» **Problem to work on**:
Below are entries. Reproduce exactly the lines between the line holding "Write the build123d" and the line holding "What three.js and", inclusive, and only those.
>>>>
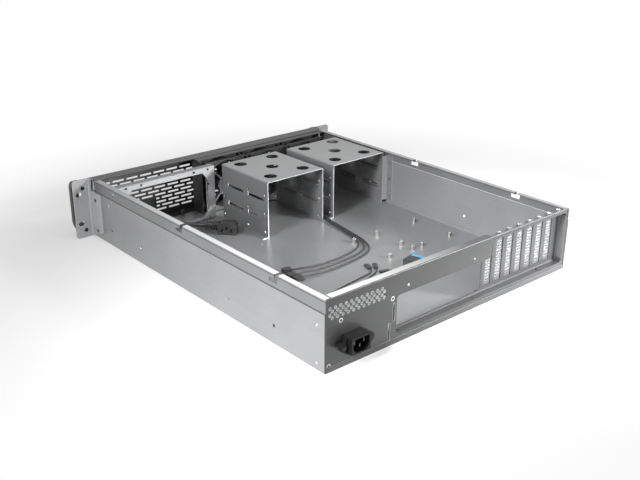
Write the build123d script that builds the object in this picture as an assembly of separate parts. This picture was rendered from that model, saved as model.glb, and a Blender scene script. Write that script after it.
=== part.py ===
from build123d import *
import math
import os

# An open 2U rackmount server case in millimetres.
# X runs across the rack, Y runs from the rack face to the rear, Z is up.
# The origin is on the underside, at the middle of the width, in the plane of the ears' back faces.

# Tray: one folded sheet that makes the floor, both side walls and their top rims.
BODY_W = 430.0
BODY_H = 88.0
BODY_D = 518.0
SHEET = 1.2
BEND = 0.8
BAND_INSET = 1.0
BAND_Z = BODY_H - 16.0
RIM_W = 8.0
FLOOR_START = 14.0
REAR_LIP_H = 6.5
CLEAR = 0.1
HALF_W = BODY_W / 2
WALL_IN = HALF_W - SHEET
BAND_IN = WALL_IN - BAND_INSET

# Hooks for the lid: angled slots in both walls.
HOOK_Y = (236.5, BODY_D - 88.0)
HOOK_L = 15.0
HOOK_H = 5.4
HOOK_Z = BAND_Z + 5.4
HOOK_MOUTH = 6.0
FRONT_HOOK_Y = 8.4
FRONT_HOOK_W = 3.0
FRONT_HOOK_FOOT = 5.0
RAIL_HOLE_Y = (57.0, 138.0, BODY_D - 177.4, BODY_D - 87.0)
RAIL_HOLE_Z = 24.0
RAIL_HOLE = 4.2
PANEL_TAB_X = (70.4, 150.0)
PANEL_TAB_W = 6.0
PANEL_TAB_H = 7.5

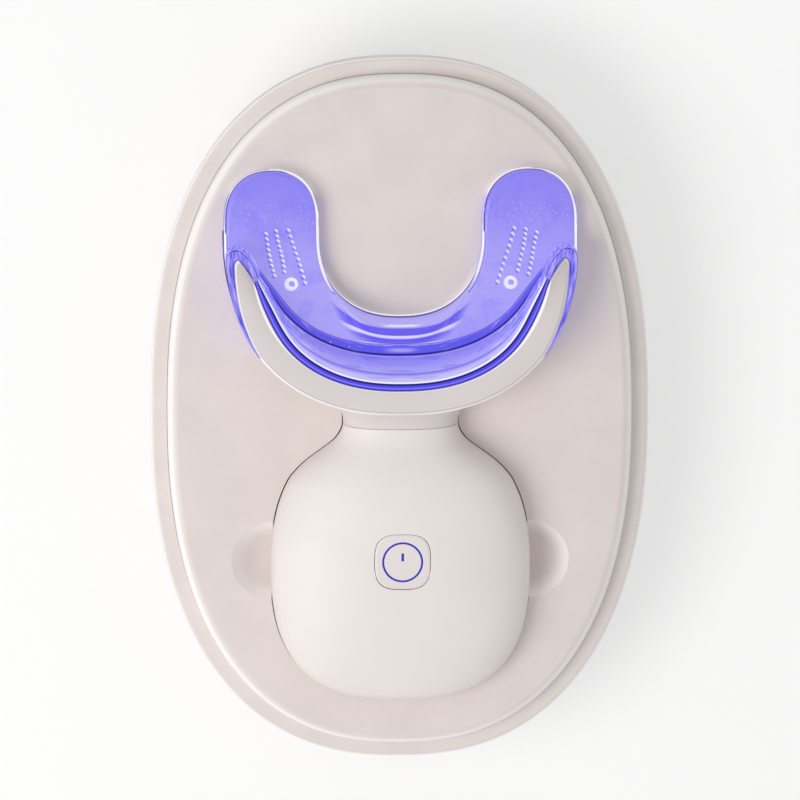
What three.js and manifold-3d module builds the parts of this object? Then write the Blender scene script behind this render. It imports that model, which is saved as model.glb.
<<<<
>>>>
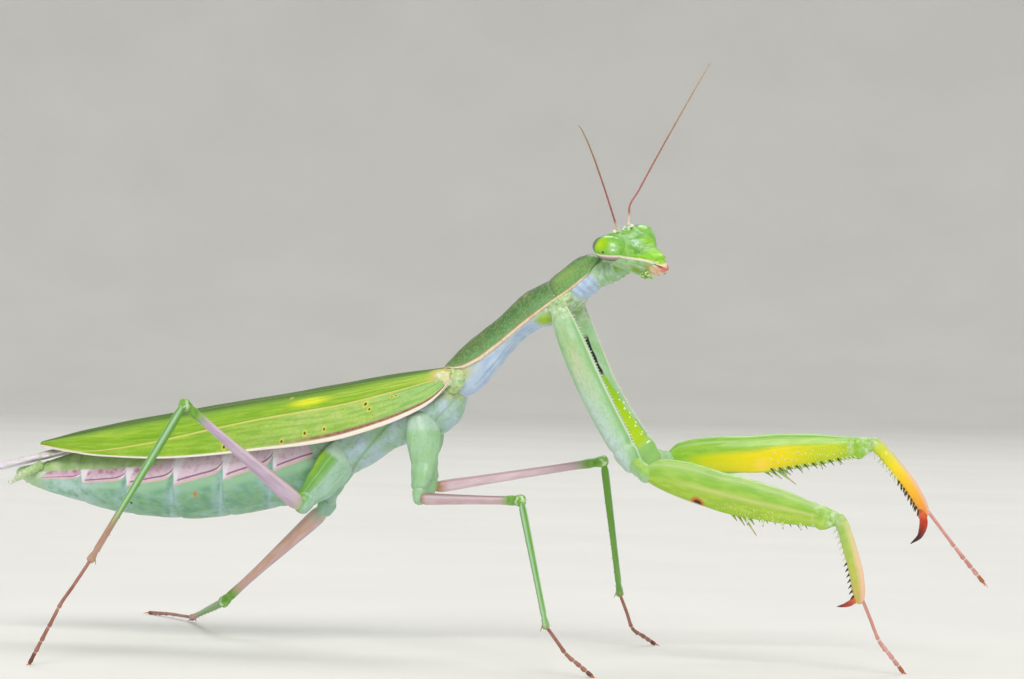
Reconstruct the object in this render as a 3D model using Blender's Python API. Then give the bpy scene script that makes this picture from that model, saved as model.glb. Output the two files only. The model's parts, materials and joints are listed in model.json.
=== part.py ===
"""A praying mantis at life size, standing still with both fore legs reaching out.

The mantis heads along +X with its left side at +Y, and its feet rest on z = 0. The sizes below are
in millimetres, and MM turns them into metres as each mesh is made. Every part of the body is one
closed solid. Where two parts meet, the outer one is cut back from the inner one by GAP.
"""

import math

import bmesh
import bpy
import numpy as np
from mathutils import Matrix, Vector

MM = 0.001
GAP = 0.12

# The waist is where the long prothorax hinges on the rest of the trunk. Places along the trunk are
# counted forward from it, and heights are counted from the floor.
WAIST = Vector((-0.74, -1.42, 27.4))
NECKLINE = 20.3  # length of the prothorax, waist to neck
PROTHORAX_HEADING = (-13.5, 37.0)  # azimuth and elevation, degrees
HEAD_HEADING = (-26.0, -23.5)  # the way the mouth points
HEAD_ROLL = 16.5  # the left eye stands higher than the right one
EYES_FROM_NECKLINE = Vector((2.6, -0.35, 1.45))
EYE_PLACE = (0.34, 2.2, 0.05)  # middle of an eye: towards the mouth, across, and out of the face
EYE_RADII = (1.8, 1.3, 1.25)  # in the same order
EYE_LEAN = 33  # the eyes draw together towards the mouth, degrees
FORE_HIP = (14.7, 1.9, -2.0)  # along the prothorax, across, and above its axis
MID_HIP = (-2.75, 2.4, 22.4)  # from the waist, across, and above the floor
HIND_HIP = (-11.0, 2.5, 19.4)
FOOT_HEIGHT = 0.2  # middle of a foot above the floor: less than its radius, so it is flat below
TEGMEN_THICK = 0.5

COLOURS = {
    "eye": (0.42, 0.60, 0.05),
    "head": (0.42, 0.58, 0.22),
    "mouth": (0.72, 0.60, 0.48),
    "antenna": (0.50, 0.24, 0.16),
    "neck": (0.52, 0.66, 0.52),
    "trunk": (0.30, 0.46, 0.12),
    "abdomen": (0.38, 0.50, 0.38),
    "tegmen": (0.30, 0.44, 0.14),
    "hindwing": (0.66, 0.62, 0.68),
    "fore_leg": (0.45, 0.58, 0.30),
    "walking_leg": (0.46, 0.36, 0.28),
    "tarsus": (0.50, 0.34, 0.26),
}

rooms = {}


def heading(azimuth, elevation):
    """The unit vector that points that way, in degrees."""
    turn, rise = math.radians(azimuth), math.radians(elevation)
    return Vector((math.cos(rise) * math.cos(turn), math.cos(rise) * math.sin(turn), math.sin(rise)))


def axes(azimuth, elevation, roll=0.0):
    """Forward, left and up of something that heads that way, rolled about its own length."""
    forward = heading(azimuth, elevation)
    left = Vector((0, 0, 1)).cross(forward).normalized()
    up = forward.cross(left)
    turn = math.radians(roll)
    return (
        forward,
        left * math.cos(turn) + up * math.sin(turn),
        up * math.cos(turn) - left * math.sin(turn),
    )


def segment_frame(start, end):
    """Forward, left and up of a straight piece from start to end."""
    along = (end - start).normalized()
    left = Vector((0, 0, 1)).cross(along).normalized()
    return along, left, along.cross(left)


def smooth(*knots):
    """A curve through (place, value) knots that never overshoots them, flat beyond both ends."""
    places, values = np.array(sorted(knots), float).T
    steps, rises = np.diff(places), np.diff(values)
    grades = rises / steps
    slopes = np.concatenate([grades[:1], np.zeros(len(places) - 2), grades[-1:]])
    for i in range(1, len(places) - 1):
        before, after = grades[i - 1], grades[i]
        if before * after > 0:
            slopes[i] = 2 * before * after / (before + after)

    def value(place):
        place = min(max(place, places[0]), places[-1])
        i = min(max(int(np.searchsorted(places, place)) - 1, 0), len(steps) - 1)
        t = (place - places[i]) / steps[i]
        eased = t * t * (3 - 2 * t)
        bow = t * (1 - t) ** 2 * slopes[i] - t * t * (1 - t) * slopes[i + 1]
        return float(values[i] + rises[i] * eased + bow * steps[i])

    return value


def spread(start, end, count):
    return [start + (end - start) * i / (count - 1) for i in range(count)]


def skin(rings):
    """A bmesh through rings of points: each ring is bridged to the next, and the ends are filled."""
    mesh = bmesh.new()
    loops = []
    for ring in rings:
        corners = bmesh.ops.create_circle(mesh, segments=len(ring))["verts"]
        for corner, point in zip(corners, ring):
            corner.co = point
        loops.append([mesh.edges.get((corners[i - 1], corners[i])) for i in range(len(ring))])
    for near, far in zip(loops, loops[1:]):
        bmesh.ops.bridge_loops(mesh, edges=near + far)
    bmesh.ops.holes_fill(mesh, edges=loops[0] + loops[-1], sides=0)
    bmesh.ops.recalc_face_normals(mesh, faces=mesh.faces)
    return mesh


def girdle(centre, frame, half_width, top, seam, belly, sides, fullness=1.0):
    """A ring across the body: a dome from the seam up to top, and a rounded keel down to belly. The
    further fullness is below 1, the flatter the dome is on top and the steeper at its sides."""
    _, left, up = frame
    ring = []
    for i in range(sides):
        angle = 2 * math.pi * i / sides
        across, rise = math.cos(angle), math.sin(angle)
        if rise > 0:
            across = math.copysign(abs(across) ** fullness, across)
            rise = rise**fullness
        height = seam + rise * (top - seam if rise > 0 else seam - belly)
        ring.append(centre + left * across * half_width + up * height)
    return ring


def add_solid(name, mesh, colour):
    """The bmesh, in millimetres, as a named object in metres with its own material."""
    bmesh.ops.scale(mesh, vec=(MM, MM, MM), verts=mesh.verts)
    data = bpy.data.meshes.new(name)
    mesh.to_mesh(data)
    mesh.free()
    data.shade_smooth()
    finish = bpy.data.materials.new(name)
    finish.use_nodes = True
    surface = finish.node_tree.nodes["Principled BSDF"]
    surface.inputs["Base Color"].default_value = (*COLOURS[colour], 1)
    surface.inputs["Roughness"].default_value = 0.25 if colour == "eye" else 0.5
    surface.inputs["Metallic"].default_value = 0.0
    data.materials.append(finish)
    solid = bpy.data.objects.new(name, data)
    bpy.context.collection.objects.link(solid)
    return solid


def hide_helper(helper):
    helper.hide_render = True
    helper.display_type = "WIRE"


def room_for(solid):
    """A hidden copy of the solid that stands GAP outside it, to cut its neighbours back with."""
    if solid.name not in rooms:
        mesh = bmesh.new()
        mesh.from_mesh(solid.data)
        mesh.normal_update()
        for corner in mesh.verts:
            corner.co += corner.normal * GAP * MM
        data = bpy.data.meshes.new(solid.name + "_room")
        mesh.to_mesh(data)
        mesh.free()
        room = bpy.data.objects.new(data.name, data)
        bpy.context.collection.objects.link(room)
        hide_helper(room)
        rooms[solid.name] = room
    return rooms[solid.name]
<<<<
» **Exercise output**:
Write the build123d script that builds the object in this picture as an assembly of separate parts. This picture was rendered from that model, saved as model.glb, and a Blender scene script. Write that script after it.
=== part.py ===
from build123d import *
import math
import os

# An open 2U rackmount server case in millimetres.
# X runs across the rack, Y runs from the rack face to the rear, Z is up.
# The origin is on the underside, at the middle of the width, in the plane of the ears' back faces.

# Tray: one folded sheet that makes the floor, both side walls and their top rims.
BODY_W = 430.0
BODY_H = 88.0
BODY_D = 518.0
SHEET = 1.2
BEND = 0.8
BAND_INSET = 1.0
BAND_Z = BODY_H - 16.0
RIM_W = 8.0
FLOOR_START = 14.0
REAR_LIP_H = 6.5
CLEAR = 0.1
HALF_W = BODY_W / 2
WALL_IN = HALF_W - SHEET
BAND_IN = WALL_IN - BAND_INSET

# Hooks for the lid: angled slots in both walls.
HOOK_Y = (236.5, BODY_D - 88.0)
HOOK_L = 15.0
HOOK_H = 5.4
HOOK_Z = BAND_Z + 5.4
HOOK_MOUTH = 6.0
FRONT_HOOK_Y = 8.4
FRONT_HOOK_W = 3.0
FRONT_HOOK_FOOT = 5.0
RAIL_HOLE_Y = (57.0, 138.0, BODY_D - 177.4, BODY_D - 87.0)
RAIL_HOLE_Z = 24.0
RAIL_HOLE = 4.2
PANEL_TAB_X = (70.4, 150.0)
PANEL_TAB_W = 6.0
PANEL_TAB_H = 7.5

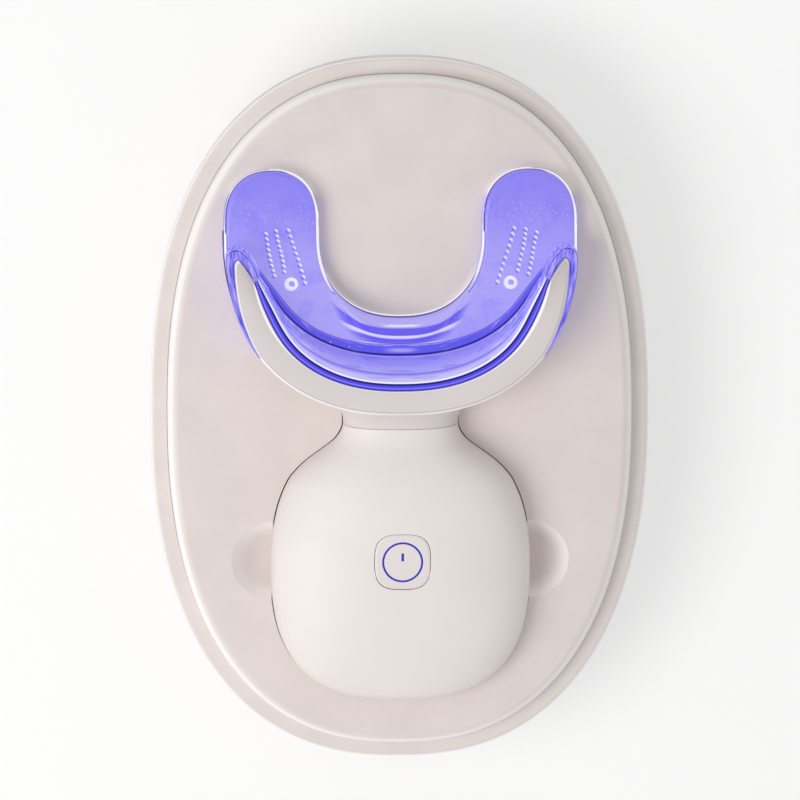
What three.js and manifold-3d module builds the parts of this object? Then write the Blender scene script behind this render. It imports that model, which is saved as model.glb.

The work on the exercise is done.